- PROBLEM REQUIREMENTS: Identify the lines containing the word "JSON". Copy each one.

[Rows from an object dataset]
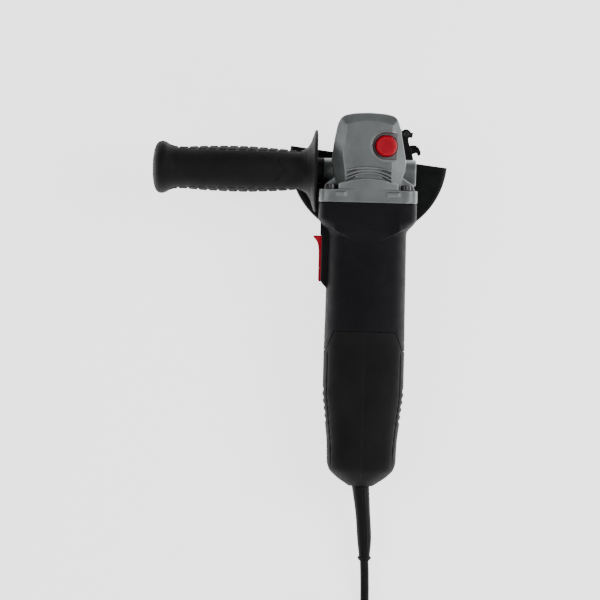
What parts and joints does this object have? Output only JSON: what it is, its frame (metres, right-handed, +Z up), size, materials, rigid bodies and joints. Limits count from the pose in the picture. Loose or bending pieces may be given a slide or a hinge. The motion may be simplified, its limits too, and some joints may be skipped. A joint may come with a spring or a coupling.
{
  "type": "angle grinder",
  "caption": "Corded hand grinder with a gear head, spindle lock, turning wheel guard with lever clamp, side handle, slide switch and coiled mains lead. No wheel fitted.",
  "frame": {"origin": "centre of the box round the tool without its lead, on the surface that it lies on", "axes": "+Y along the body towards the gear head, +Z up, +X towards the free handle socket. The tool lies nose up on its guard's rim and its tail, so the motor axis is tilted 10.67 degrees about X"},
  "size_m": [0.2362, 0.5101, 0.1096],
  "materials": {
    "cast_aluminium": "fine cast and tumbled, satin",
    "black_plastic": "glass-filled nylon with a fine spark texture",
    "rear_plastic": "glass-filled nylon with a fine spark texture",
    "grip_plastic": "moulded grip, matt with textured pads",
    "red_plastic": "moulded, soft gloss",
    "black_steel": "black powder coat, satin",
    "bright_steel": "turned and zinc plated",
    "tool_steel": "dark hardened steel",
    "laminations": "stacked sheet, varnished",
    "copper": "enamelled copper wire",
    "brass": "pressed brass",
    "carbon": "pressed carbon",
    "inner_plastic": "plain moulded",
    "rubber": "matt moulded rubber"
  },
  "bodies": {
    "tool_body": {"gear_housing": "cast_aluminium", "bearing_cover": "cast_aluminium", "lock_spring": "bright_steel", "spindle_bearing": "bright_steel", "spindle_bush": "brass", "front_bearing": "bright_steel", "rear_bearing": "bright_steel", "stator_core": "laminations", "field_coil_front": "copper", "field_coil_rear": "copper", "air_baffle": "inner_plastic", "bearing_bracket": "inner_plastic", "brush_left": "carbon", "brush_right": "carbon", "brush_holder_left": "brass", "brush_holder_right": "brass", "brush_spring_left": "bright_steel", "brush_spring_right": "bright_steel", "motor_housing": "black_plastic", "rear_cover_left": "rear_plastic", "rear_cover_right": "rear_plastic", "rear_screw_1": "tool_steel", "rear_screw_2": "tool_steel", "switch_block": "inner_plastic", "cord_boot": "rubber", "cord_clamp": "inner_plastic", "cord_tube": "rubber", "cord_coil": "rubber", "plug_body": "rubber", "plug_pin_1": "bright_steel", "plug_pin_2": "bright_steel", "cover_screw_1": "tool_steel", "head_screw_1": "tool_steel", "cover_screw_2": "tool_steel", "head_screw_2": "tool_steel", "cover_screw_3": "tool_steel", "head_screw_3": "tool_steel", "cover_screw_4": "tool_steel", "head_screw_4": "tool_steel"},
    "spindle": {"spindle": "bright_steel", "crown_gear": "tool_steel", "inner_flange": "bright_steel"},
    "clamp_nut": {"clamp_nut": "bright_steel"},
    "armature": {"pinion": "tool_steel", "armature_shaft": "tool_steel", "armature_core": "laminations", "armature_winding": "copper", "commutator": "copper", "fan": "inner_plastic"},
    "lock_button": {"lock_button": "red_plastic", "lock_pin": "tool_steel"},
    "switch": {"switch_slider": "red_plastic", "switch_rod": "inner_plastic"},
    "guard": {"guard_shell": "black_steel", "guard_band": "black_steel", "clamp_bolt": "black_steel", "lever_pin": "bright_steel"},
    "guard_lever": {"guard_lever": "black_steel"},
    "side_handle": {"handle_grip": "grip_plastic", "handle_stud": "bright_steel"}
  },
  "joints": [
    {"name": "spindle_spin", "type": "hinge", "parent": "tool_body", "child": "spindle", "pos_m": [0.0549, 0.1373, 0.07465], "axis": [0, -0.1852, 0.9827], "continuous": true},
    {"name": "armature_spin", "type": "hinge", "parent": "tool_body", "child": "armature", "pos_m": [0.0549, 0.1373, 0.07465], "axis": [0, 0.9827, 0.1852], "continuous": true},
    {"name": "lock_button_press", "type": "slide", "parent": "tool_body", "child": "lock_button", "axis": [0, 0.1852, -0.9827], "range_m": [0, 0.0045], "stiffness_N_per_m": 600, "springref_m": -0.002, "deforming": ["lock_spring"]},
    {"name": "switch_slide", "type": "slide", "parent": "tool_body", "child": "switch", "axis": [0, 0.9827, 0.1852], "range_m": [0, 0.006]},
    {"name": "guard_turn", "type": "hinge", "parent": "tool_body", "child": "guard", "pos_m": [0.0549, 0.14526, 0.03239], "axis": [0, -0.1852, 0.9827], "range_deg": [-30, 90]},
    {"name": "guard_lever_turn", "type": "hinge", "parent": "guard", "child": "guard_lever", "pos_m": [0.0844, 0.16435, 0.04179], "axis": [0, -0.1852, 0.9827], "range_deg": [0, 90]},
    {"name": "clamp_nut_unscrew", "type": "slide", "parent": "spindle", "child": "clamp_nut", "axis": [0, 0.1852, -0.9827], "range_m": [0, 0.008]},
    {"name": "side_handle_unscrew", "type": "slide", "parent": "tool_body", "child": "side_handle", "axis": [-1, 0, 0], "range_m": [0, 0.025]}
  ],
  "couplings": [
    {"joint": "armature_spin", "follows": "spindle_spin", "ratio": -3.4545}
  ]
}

==

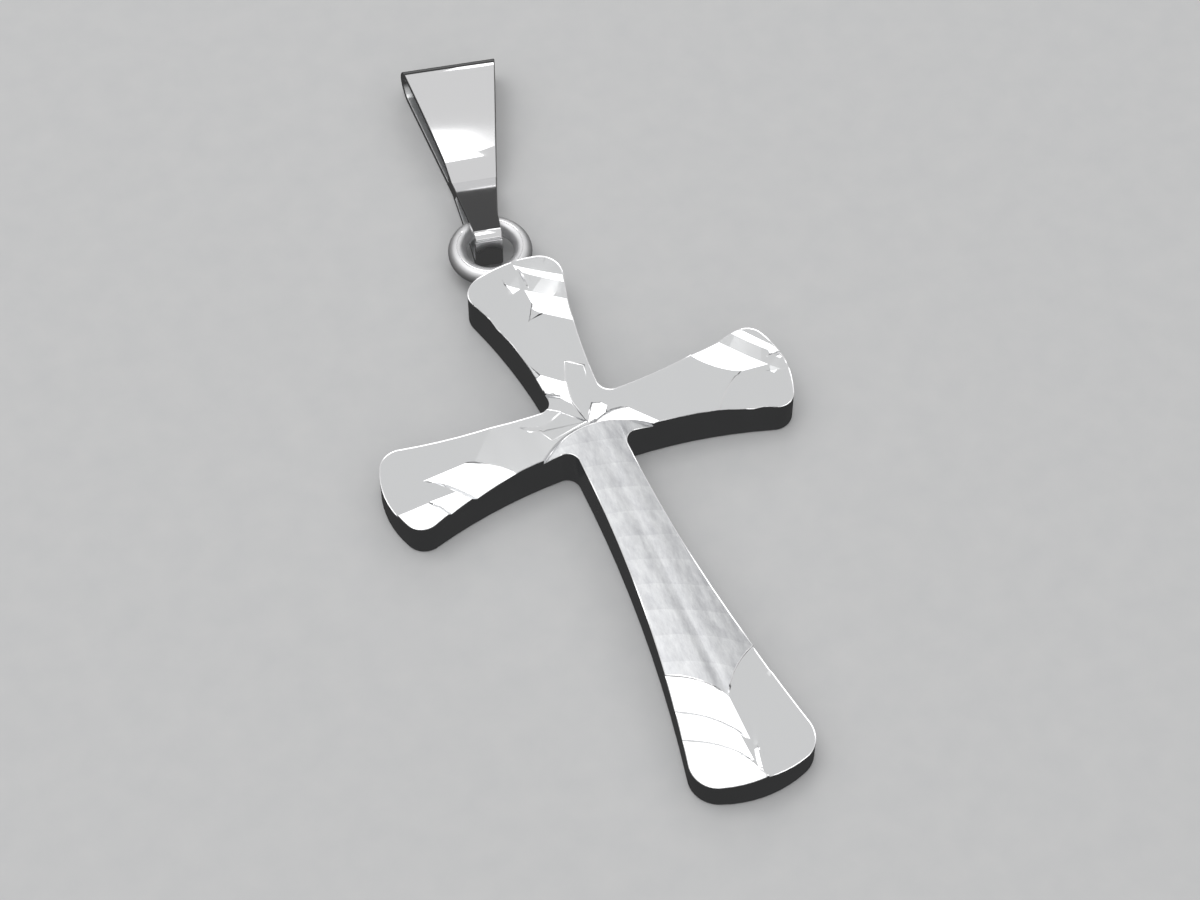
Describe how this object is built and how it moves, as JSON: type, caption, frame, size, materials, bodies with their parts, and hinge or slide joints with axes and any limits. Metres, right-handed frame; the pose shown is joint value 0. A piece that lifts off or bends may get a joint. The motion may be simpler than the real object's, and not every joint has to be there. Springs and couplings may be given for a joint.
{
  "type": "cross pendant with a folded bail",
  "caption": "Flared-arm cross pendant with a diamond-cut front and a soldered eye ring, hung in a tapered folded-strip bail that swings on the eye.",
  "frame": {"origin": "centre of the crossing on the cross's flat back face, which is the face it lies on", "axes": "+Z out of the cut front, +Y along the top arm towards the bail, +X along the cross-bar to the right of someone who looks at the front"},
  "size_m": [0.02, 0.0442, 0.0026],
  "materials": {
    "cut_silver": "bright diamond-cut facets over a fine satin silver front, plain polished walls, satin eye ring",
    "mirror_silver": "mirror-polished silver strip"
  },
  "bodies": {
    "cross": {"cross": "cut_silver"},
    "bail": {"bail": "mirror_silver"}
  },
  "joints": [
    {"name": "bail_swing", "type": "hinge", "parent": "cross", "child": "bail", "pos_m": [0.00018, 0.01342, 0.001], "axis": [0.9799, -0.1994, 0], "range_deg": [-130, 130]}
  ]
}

- SOLUTION TO THE PROBLEM:
What parts and joints does this object have? Output only JSON: what it is, its frame (metres, right-handed, +Z up), size, materials, rigid bodies and joints. Limits count from the pose in the picture. Loose or bending pieces may be given a slide or a hinge. The motion may be simplified, its limits too, and some joints may be skipped. A joint may come with a spring or a coupling.
Describe how this object is built and how it moves, as JSON: type, caption, frame, size, materials, bodies with their parts, and hinge or slide joints with axes and any limits. Metres, right-handed frame; the pose shown is joint value 0. A piece that lifts off or bends may get a joint. The motion may be simpler than the real object's, and not every joint has to be there. Springs and couplings may be given for a joint.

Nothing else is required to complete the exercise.